My limited reading on the White House Correspondent's dinner the other night suggests nothing has changed there. We cannot expect to get real insights and independent reporting from the quislings who are sharing chuckles over Rich Little's stale old-in-the-60's bon-mottes with Laura. (Was the tune of that name - Hitchcock soundtrack? - insipid prior to 2000? I can't recall. It's ruined for me now.)

Apologies for this longer-than-usual squib from the always-entertaining Digby, but I felt it essential to make this as easy as possible:

I noticed this odd omission this morning too. Why didn't the NY Times review the Bill Moyers documentary that's slated to air tonight called "Buying The War"? They barely even mention it.

The LA Times did:

"Deep Throats were talking, but few in the press were listening," Bill Moyers says in 'Buying the War", a cold-eyed look at how lock-step with the Bush administration the mainstream news media became in the months leading up to the Iraq war.

Airing tonight on PBS, the documentary marks Moyers' return as a regular PBS presence. he left his previous eries, "Now With Bill moyers," at the end of 2004, frustrated by what he saw at the politicization of public broadcasting under then Corporation for Public Broadcasting Chairman Kenneth Tomlinson.

Tomlinson is gone and Moyers is back (albeit with a suspicious lack of fanfare.) "Bill Moyers Journal" (which last aired in 1994) will settle into Friday Night on KCET after tonight's premiere. In "Buying the War," Moyers the citizen journalist (in the good sense of that term) goes back over the hawkish national climate in 2002 and '03, and the echo chamber the Bush administration created out of the mainstream media, including hallowed institutions such as "Meet The Press" and the New York Times, in selling the idea of Saddam Hussein's nuclear weapon programs and ties to Al-Qaeda.

The heavy-hitters that Moyers says he tried but failed to get to comment for Buying the War" include former New York Times reporter Judith Miller, Times columnists Thomas L. Friedman and William Safire, and Fox News Channel architect Roger Ailes.

The lighter hitters you will see a lot of are Warren R. Strobel and Jonathan S. Landay, reporters in the Washington bureau of Knight Ridder Inc, along with their bureau chief John Walcott.

This is Moyers' larger point: that these men were exceptions to the rule, writing stories that questioned the veracity of official intelligence, and because Knight Ridder (now owned by McClatchy Co.) didn't have a paper in New York or Washington, their dissenting voices couldn't compete with the theme of the moment.

The front pages were blaring, and cable news, of course, was banging the drum --- and the pots, and the pans. The clips alone that "Buying The War" amasses are chilling, what amounts to a hall of mirrors, administration officials leaking and spinning and then going on talk shows to point at their media-fed leaks or spin.

Phil Donohue, fired as host of an MSNBC show in early 2003 says he was told he could have a war advocate on his program as a solo guest, but dissenters had to be balanced out from the right."

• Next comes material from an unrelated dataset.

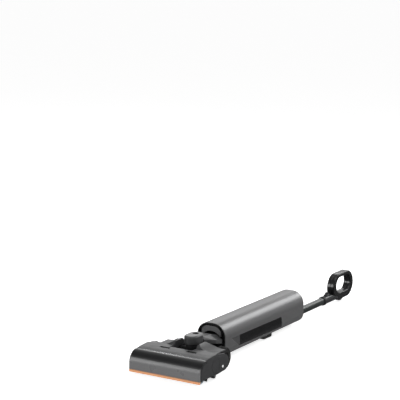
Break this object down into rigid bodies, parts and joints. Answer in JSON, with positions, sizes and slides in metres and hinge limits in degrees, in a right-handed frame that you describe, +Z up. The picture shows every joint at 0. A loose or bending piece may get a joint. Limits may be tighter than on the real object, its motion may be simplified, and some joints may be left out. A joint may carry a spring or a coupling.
{
  "type": "wet dry floor scrubber",
  "caption": "Upright floor washer lying flat: wide roller head with a front wiper strip, swivelling neck, long rounded tank body, thin rod and a loop grip.",
  "frame": {"origin": "centre of the overall length and width, on the floor plane", "axes": "X across the head, Y from the head toward the handle loop, Z up"},
  "size_m": [0.27, 1.305, 0.1282],
  "materials": {
    "head_chassis": "black moulded polymer, fine grain",
    "top_cover": "satin gray",
    "rear_cover": "satin gray",
    "end_cap_left": "dark gray satin moulding",
    "end_cap_right": "dark gray satin moulding",
    "rear_scraper": "black wiper rubber",
    "suction_duct": "black duct moulding",
    "spray_bar": "gray tube",
    "roller_motor": "motor can",
    "drive_belt": "belt rubber",
    "roller_bearings": "bearing steel",
    "head_screws": "zinc steel screws",
    "wheel_axles": "axle steel",
    "front_cover": "dark gloss shoulder",
    "front_panel": "satin gray face",
    "front_strip": "orange wiper strip",
    "cover_latch_left": "black latch",
    "cover_latch_right": "black latch",
    "roller_release": "white button",
    "roller_core": "roller tube",
    "roller_nap": "short soft pile",
    "roller_pulley": "acetal pulley",
    "motor_pulley": "acetal pulley",
    "rear_wheel_left": "black tyre on hub",
    "rear_wheel_right": "black tyre on hub",
    "caster_left": "small wheel",
    "caster_right": "small wheel",
    "yoke_block": "dark knuckle",
    "neck_boot": "ribbed boot",
    "neck_barrel": "satin gray barrel",
    "neck_arm": "satin gray arm",
    "body_shell": "satin metallic gray",
    "front_rim": "black rim",
    "inner_panel": "gray panel",
    "rear_cap": "dark end cap",
    "side_windows": "dark smoked window",
    "main_frame": "inner frame",
    "suction_motor": "motor housing",
    "fan_rotor": "fan",
    "exhaust_filter": "pleated filter",
    "battery_case": "battery tray",
    "battery_cells": "cell wrap",
    "control_board": "circuit board",
    "water_pump": "pump",
    "clean_tank": "tinted tank",
    "dirty_tank": "smoked tank",
    "tank_lid": "tank lid",
    "float_ball": "float",
    "tank_latch": "latch button",
    "rest_foot": "rest foot",
    "display": "dark display lens",
    "rod_tube": "dark greenish gray tube",
    "rod_collar": "black collar",
    "handle_socket": "dark socket",
    "loop_left": "black grip half",
    "loop_right": "black grip half",
    "release_button": "black button",
    "trigger": "black trigger",
    "power_button": "gray button",
    "mode_button": "gray button"
  },
  "bodies": {
    "head": {"head_chassis": "head_chassis", "top_cover": "top_cover", "rear_cover": "rear_cover", "end_cap_left": "end_cap_left", "end_cap_right": "end_cap_right", "rear_scraper": "rear_scraper", "suction_duct": "suction_duct", "spray_bar": "spray_bar", "roller_motor": "roller_motor", "drive_belt": "drive_belt", "roller_bearings": "roller_bearings", "head_screws": "head_screws", "wheel_axles": "wheel_axles"},
    "front_cover": {"front_cover": "front_cover", "front_panel": "front_panel", "front_strip": "front_strip"},
    "latch_left": {"cover_latch_left": "cover_latch_left"},
    "latch_right": {"cover_latch_right": "cover_latch_right"},
    "roller_release": {"roller_release": "roller_release"},
    "roller": {"roller_core": "roller_core", "roller_nap": "roller_nap", "roller_pulley": "roller_pulley"},
    "motor_pulley": {"motor_pulley": "motor_pulley"},
    "wheel_left": {"rear_wheel_left": "rear_wheel_left"},
    "wheel_right": {"rear_wheel_right": "rear_wheel_right"},
    "caster_left": {"caster_left": "caster_left"},
    "caster_right": {"caster_right": "caster_right"},
    "yoke": {"yoke_block": "yoke_block", "neck_boot": "neck_boot"},
    "main": {"neck_barrel": "neck_barrel", "neck_arm": "neck_arm", "body_shell": "body_shell", "front_rim": "front_rim", "inner_panel": "inner_panel", "rear_cap": "rear_cap", "side_windows": "side_windows", "main_frame": "main_frame", "suction_motor": "suction_motor", "exhaust_filter": "exhaust_filter", "battery_case": "battery_case", "battery_cells": "battery_cells", "control_board": "control_board", "water_pump": "water_pump", "clean_tank": "clean_tank", "rest_foot": "rest_foot", "display": "display", "rod_tube": "rod_tube", "rod_collar": "rod_collar"},
    "fan": {"fan_rotor": "fan_rotor"},
    "dirty_tank": {"dirty_tank": "dirty_tank", "tank_lid": "tank_lid"},
    "float": {"float_ball": "float_ball"},
    "tank_latch": {"tank_latch": "tank_latch"},
    "handle": {"handle_socket": "handle_socket", "loop_left": "loop_left", "loop_right": "loop_right"},
    "release_button": {"release_button": "release_button"},
    "trigger": {"trigger": "trigger"},
    "power_button": {"power_button": "power_button"},
    "mode_button": {"mode_button": "mode_button"}
  },
  "joints": [
    {"name": "front_cover_lift", "type": "slide", "parent": "head", "child": "front_cover", "axis": [0, -1, 0], "range_m": [0, 0.1]},
    {"name": "latch_left_slide", "type": "slide", "parent": "head", "child": "latch_left", "axis": [0, 1, 0], "range_m": [0, 0.003], "stiffness_N_per_m": 300},
    {"name": "latch_right_slide", "type": "slide", "parent": "head", "child": "latch_right", "axis": [0, 1, 0], "range_m": [0, 0.003], "stiffness_N_per_m": 300},
    {"name": "roller_release_push", "type": "slide", "parent": "head", "child": "roller_release", "axis": [-1, 0, 0], "range_m": [0, 0.0025], "stiffness_N_per_m": 300},
    {"name": "roller_spin", "type": "hinge", "parent": "head", "child": "roller", "pos_m": [0, -0.6125, 0.0333], "axis": [1, 0, 0], "continuous": true},
    {"name": "motor_pulley_spin", "type": "hinge", "parent": "head", "child": "motor_pulley", "pos_m": [0, -0.5365, 0.046], "axis": [1, 0, 0], "continuous": true},
    {"name": "wheel_left_spin", "type": "hinge", "parent": "head", "child": "wheel_left", "pos_m": [0, -0.4385, 0.038], "axis": [1, 0, 0], "continuous": true},
    {"name": "wheel_right_spin", "type": "hinge", "parent": "head", "child": "wheel_right", "pos_m": [0, -0.4385, 0.038], "axis": [1, 0, 0], "continuous": true},
    {"name": "caster_left_spin", "type": "hinge", "parent": "head", "child": "caster_left", "pos_m": [0, -0.5365, 0.009], "axis": [1, 0, 0], "continuous": true},
    {"name": "caster_right_spin", "type": "hinge", "parent": "head", "child": "caster_right", "pos_m": [0, -0.5365, 0.009], "axis": [1, 0, 0], "continuous": true},
    {"name": "neck_pitch", "type": "hinge", "parent": "head", "child": "yoke", "pos_m": [0, -0.4805, 0.06], "axis": [1, 0, 0], "range_deg": [0, 90]},
    {"name": "neck_swivel", "type": "hinge", "parent": "yoke", "child": "main", "pos_m": [0, -0.4885, 0.1], "axis": [0, 0, 1], "range_deg": [-8, 8]},
    {"name": "fan_spin", "type": "hinge", "parent": "main", "child": "fan", "pos_m": [0, -0.0145, 0.103], "axis": [0, 1, 0], "continuous": true},
    {"name": "dirty_tank_pull", "type": "slide", "parent": "main", "child": "dirty_tank", "axis": [0, 0, -1], "range_m": [0, 0.06]},
    {"name": "float_drop", "type": "slide", "parent": "dirty_tank", "child": "float", "axis": [0, 0, -1], "range_m": [0, 0.012]},
    {"name": "tank_latch_slide", "type": "slide", "parent": "main", "child": "tank_latch", "axis": [0, 1, 0], "range_m": [0, 0.0018], "stiffness_N_per_m": 300},
    {"name": "handle_pull", "type": "slide", "parent": "main", "child": "handle", "axis": [0, 1, 0], "range_m": [0, 0.05]},
    {"name": "release_button_push", "type": "slide", "parent": "handle", "child": "release_button", "axis": [0, 0, -1], "range_m": [0, 0.0012], "stiffness_N_per_m": 300},
    {"name": "trigger_pull", "type": "hinge", "parent": "handle", "child": "trigger", "pos_m": [0, 0.5495, 0.02], "axis": [1, 0, 0], "range_deg": [0, 8], "stiffness_Nm_per_rad": 0.6},
    {"name": "power_button_push", "type": "slide", "parent": "handle", "child": "power_button", "axis": [0, 0, -1], "range_m": [0, 0.0012], "stiffness_N_per_m": 300},
    {"name": "mode_button_push", "type": "slide", "parent": "handle", "child": "mode_button", "axis": [0, 0, -1], "range_m": [0, 0.0012], "stiffness_N_per_m": 300}
  ],
  "couplings": [
    {"joint": "motor_pulley_spin", "follows": "roller_spin", "ratio": 1.5714}
  ]
}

Our producers were instructed to feature two conservatives for every liberal," he says.

There is no one representing the conservative argument here, not the deeper ideological reasons for believing in the Iraq invasion. But that's partly Moyers' position: In the run-up to war, point-counterpoint emerged as a devastating sham.

I guess it's not so surprising that the NY Times didn't bother to review this. It's cowardly, however.

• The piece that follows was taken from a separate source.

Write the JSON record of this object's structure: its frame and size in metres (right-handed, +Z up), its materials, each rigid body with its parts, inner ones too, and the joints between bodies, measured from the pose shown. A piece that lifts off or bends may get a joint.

Those of us who have been following this story in depth from the beginning know most of this, of course. But I'm glad that Moyers has amassed the footage and put it all in one place so that people can see it again in its glory. It's a big story and I'll be interested to see how many of the most dizzying moments during that long national acid trip Moyers was able to capture.

My personal favorite was Bush's press conference a few days before the invasion began. Matt Taibbi put it best:

The Bush press conference to me was like a mini-Alamo for American journalism, a final announcement that the press no longer performs anything akin to a real function. Particularly revolting was the spectacle of the cream of the national press corps submitting politely to the indignity of obviously pre-approved questions, with Bush not even bothering to conceal that the affair was scripted.

Abandoning the time-honored pretense of spontaneity, Bush chose the order of questioners not by scanning the room and picking out raised hands, but by looking down and reading from a predetermined list. Reporters, nonetheless, raised their hands in between questions–as though hoping to suddenly catch the president’s attention.

In other words, not only were reporters going out of their way to make sure their softballs were pre-approved, but they even went so far as to act on Bush’s behalf, raising their hands and jockeying in their seats in order to better give the appearance of a spontaneous news conference.